### Information supplied:

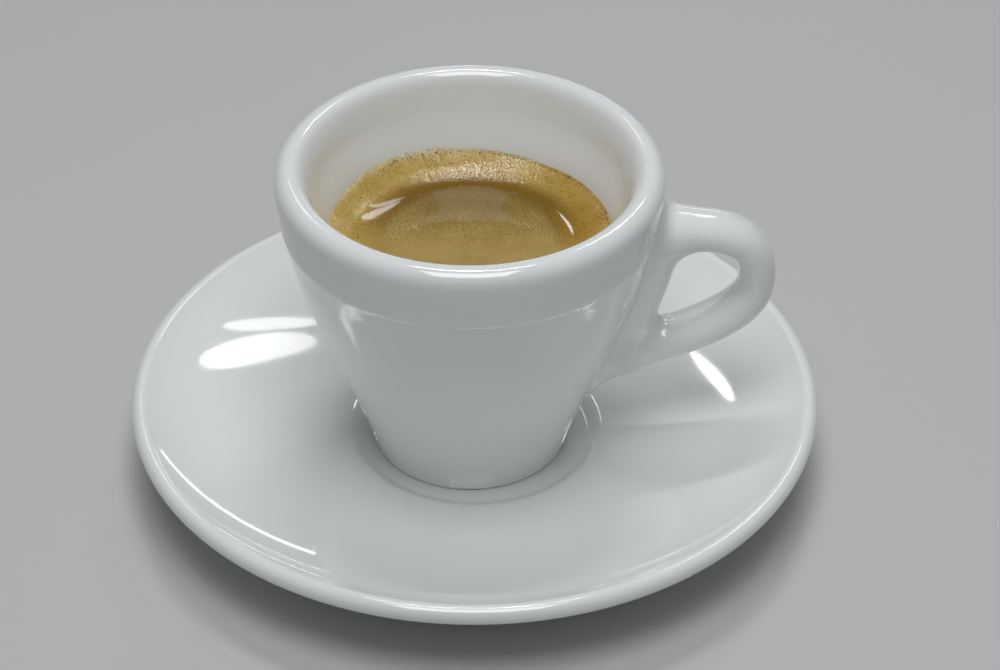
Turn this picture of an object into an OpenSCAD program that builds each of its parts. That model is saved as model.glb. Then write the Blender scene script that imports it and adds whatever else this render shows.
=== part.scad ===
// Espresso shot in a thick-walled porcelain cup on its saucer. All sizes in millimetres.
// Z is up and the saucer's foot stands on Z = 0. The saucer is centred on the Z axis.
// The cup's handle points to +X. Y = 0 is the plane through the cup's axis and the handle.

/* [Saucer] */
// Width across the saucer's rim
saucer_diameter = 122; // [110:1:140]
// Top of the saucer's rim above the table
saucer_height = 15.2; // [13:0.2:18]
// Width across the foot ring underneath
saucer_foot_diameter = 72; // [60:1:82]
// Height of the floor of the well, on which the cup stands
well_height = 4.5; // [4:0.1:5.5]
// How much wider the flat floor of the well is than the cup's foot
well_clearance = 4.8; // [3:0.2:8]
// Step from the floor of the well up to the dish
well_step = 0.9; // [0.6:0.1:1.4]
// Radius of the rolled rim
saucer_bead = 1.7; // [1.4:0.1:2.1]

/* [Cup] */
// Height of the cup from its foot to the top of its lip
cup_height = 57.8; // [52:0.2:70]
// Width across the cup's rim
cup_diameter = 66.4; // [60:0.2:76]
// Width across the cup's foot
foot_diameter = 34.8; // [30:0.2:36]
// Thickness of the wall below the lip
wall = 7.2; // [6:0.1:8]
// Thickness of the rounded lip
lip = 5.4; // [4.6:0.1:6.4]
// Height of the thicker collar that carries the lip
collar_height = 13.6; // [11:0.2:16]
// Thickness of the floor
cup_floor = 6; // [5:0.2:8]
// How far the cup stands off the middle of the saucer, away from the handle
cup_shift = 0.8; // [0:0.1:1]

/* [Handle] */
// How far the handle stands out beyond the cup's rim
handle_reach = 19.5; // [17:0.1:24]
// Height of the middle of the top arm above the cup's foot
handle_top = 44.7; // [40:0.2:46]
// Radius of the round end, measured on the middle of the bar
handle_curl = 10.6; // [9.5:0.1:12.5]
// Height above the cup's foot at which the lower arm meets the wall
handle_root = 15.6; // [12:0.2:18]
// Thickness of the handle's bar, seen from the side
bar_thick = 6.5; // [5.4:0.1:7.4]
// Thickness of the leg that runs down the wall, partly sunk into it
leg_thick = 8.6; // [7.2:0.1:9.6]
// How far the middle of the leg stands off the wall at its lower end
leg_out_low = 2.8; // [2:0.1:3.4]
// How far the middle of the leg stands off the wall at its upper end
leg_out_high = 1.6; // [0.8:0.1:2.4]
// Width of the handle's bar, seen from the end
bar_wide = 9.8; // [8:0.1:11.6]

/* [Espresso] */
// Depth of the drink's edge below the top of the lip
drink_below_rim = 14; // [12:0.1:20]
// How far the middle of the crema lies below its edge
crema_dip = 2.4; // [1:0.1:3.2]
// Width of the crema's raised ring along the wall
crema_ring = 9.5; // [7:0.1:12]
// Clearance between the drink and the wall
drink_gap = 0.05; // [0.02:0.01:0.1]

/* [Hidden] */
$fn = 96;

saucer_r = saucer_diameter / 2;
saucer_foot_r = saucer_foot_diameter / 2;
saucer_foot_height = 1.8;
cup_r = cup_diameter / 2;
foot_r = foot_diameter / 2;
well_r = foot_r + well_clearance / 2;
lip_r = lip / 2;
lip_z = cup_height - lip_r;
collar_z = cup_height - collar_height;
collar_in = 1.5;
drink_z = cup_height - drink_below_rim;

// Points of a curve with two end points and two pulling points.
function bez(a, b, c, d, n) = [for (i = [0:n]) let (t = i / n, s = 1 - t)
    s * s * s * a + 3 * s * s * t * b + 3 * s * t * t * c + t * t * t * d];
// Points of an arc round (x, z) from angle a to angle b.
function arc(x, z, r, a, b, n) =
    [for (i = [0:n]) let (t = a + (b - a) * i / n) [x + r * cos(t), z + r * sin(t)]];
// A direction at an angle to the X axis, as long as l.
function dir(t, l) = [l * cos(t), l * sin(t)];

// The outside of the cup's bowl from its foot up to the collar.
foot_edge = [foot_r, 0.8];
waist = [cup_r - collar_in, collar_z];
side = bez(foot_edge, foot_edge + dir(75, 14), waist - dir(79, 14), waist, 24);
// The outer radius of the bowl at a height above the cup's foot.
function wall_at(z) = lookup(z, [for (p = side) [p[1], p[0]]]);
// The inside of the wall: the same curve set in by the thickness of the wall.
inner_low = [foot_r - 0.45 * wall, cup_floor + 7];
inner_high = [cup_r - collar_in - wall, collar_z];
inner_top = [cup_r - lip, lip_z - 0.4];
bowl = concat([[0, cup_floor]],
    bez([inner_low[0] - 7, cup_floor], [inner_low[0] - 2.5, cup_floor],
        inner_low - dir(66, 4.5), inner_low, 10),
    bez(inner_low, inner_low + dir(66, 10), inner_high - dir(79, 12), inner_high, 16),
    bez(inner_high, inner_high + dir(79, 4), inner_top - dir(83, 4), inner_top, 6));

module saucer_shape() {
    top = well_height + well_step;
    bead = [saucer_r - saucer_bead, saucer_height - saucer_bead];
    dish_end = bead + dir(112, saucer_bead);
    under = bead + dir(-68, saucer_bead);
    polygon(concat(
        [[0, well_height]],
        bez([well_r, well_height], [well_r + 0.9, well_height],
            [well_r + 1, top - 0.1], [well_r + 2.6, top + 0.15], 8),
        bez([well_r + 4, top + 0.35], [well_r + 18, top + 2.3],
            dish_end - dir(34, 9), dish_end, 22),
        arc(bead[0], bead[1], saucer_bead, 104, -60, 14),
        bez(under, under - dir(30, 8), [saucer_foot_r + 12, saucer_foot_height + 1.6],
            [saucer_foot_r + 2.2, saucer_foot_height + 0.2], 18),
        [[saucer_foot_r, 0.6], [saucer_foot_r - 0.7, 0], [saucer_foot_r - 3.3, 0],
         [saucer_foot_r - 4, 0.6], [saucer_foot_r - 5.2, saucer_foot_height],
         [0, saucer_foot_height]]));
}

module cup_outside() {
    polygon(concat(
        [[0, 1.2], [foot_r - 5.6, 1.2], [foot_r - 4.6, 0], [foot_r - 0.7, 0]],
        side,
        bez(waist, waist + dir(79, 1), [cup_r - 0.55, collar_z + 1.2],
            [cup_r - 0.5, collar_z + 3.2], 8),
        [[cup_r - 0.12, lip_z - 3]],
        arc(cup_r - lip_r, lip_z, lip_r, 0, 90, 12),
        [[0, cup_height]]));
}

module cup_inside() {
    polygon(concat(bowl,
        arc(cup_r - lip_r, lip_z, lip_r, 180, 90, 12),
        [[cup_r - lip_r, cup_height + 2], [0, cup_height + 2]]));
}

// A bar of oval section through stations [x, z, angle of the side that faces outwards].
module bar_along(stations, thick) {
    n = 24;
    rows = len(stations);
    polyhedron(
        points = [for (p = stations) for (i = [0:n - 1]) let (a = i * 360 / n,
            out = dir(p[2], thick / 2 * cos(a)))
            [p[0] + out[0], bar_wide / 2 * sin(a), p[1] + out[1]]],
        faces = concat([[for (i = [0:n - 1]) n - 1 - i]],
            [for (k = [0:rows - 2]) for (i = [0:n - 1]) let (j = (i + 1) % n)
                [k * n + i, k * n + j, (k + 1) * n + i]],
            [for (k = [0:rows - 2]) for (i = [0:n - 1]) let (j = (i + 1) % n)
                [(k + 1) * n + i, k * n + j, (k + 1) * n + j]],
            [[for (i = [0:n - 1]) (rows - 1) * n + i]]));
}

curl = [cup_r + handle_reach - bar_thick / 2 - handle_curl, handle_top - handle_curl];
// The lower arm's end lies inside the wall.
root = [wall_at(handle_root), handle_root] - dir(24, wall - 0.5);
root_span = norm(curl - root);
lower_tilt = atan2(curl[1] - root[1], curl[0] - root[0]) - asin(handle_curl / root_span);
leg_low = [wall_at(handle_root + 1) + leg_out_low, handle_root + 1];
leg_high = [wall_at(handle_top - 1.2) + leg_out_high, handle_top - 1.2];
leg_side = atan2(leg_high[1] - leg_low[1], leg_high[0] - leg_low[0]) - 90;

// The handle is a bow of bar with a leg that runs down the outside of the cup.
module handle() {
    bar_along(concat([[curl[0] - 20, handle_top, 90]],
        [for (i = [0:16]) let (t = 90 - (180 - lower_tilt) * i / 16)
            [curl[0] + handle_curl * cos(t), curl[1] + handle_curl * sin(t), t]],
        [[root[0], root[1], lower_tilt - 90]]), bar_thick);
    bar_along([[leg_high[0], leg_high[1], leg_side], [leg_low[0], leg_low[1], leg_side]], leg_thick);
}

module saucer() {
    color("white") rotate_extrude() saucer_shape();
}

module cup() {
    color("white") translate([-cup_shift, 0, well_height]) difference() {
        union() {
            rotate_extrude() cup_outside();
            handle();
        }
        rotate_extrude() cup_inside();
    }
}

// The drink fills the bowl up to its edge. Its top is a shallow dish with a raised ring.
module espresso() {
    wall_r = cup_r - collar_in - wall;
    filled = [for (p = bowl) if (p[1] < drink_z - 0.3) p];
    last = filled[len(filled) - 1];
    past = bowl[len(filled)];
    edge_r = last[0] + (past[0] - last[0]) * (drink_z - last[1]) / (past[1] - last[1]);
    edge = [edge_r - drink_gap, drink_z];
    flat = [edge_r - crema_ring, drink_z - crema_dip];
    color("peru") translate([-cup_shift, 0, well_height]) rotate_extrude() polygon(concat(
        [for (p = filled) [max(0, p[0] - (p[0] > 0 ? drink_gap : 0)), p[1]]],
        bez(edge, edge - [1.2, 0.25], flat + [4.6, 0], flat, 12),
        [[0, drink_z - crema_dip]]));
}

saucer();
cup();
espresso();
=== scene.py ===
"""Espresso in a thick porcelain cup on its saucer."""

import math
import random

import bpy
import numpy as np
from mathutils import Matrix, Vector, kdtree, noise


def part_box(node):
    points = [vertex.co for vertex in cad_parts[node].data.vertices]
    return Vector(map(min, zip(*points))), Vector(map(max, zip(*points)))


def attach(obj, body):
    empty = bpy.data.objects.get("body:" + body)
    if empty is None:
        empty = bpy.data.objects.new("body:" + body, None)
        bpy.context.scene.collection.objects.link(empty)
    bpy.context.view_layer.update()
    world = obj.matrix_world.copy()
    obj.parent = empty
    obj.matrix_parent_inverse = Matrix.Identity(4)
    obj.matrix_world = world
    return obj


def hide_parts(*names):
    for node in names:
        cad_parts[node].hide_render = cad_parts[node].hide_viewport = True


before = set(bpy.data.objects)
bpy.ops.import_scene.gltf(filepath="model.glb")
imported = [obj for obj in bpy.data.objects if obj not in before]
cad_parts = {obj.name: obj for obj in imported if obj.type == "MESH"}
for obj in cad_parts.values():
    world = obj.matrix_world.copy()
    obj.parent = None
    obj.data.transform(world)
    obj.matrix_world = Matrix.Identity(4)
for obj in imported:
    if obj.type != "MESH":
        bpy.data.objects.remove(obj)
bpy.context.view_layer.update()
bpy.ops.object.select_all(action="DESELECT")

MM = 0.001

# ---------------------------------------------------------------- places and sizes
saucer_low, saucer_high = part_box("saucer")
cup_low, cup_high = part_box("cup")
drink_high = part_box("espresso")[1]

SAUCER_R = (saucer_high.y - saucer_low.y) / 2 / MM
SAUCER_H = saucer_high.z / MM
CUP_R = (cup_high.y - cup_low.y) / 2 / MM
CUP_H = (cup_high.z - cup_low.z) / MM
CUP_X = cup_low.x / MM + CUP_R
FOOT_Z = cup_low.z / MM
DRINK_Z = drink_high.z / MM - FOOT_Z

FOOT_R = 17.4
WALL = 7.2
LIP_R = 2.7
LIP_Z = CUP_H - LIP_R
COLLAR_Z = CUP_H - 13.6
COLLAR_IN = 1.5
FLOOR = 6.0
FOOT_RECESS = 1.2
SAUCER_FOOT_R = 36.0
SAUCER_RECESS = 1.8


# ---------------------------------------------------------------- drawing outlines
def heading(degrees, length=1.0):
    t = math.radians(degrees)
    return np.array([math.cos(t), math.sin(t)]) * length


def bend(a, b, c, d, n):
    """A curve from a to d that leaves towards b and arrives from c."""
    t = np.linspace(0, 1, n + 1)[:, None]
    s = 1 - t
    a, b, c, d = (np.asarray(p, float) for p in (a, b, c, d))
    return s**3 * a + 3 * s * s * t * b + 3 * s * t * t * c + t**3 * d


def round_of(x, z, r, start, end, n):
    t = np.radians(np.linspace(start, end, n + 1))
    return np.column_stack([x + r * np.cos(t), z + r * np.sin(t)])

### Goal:
Repeat word for word the lines from the line containing "a raised ring." to the line containing "cad_parts[node].hide_render = cad_parts[node].hide_viewport", both lines included; nothing else should appear.

### The reply:
// The drink fills the bowl up to its edge. Its top is a shallow dish with a raised ring.
module espresso() {
    wall_r = cup_r - collar_in - wall;
    filled = [for (p = bowl) if (p[1] < drink_z - 0.3) p];
    last = filled[len(filled) - 1];
    past = bowl[len(filled)];
    edge_r = last[0] + (past[0] - last[0]) * (drink_z - last[1]) / (past[1] - last[1]);
    edge = [edge_r - drink_gap, drink_z];
    flat = [edge_r - crema_ring, drink_z - crema_dip];
    color("peru") translate([-cup_shift, 0, well_height]) rotate_extrude() polygon(concat(
        [for (p = filled) [max(0, p[0] - (p[0] > 0 ? drink_gap : 0)), p[1]]],
        bez(edge, edge - [1.2, 0.25], flat + [4.6, 0], flat, 12),
        [[0, drink_z - crema_dip]]));
}

saucer();
cup();
espresso();
=== scene.py ===
"""Espresso in a thick porcelain cup on its saucer."""

import math
import random

import bpy
import numpy as np
from mathutils import Matrix, Vector, kdtree, noise


def part_box(node):
    points = [vertex.co for vertex in cad_parts[node].data.vertices]
    return Vector(map(min, zip(*points))), Vector(map(max, zip(*points)))


def attach(obj, body):
    empty = bpy.data.objects.get("body:" + body)
    if empty is None:
        empty = bpy.data.objects.new("body:" + body, None)
        bpy.context.scene.collection.objects.link(empty)
    bpy.context.view_layer.update()
    world = obj.matrix_world.copy()
    obj.parent = empty
    obj.matrix_parent_inverse = Matrix.Identity(4)
    obj.matrix_world = world
    return obj


def hide_parts(*names):
    for node in names:
        cad_parts[node].hide_render = cad_parts[node].hide_viewport = True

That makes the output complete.